Bento XVI não encheu magicamente as Igrejas ou conquistou ondas de convertidos, mas o interesse amplamente favorável pela religião que a sua presença estimulou ofereceu um lembrete de que muitas pessoas, mesmo no coração do mundo secular, ainda querem acreditar – mesmo que, como o sociólogo Grace Davies indicou, eles achem muito mais difícil pertencer.

Em segundo lugar, a viagem foi um lembrete de que, quando exercido com sabedoria, o papado ainda é um púlpito intimidador original, o único maior ativo que o catolicismo tem para moldar o debate público. É difícil imaginar qualquer outra figura no planeta que poderia ir à Grã-Bretanha e liderar um exame nacional de consciência de quatro dias sobre o papel da religião na vida pública como Bento XVI fez.

Em parte, a razão de Bento XVI ter sido capaz de estimular isso foi porque ele não deu nenhuma razão para quem estava preparado para repudiá-lo. Ele não entrou na cidade cuspindo fogo contra as leis de igualdade, o aborto, o casamento gay ou qualquer uma das outras frentes das guerras culturais. Pelo contrário, ele se dirigiu aos fundamentos da questão – o direito de cidadania das pessoas de fé em uma cultura secular que preza pela tolerância e as contribuições positivas que os fiéis podem fazer acerca das preocupações humanitárias e sociais comuns.

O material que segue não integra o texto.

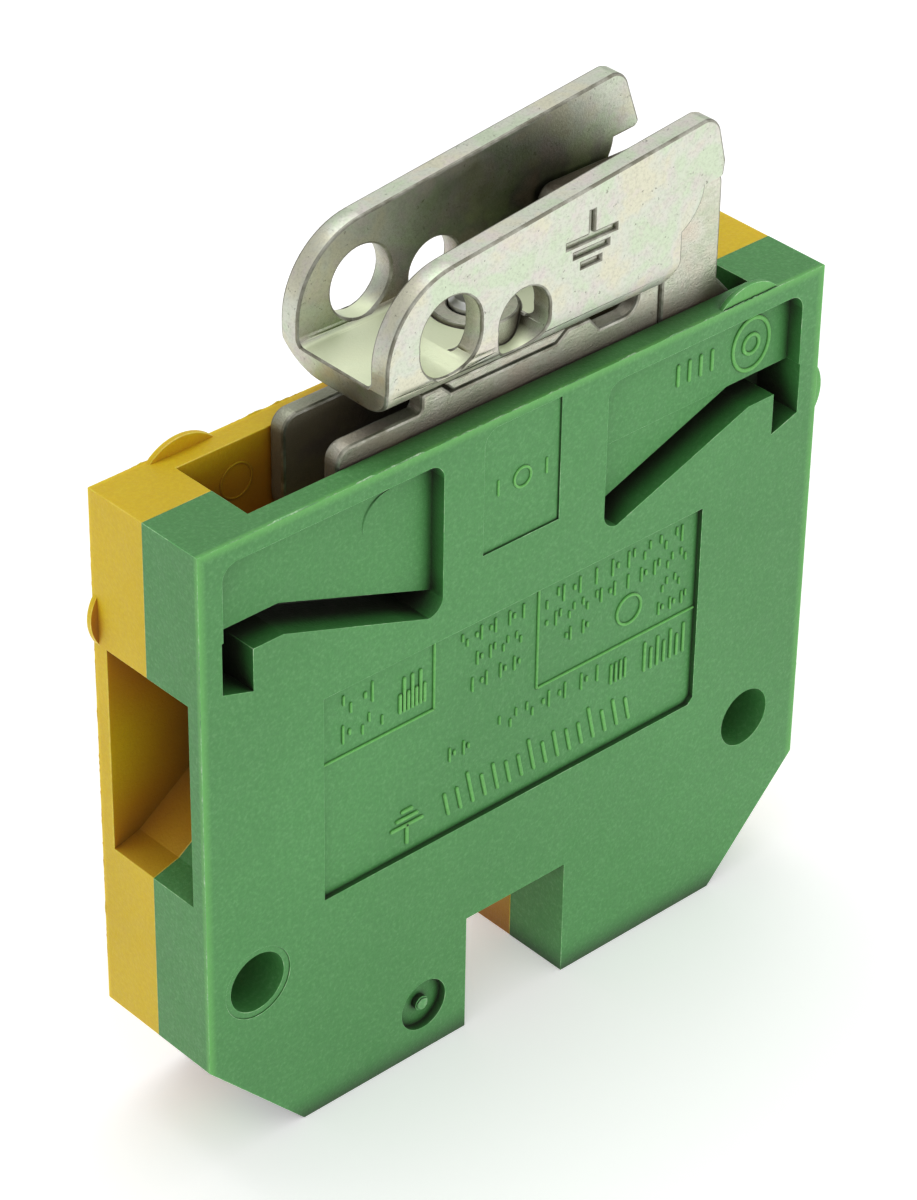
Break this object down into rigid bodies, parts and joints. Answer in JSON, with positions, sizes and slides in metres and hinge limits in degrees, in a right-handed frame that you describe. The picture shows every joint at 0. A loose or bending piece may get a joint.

Posto dessa forma, era praticamente impossível retratar o Papa como um extremista, e isso fez com que a afirmação de Dawkins de que Bento XVI é um "inimigo da humanidade" parecesse um tanto ridícula. Com efeito, a viagem de Bento XVI ao Reino Unido ofereceu um modelo de como os líderes religiosos podem se engajar com sucesso em diálogos seculares, por meio do modelo da "ortodoxia afirmativa" – sem compromissos com a doutrina da Igreja, mas colocada em termos dos "sins" que a Igreja diz, em vez do seu catálogo bem conhecido de "nãos".

Essa foi 17ª viagem de Bento XVI ao exterior, e muitas delas deixaram para trás o mesmo tipo de breve luminescência, até serem rapidamente inundadas por alguma nova crise ou colapso de relações públicas em Roma. Só podemos esperar que, neste caso, o passado não seja o prólogo.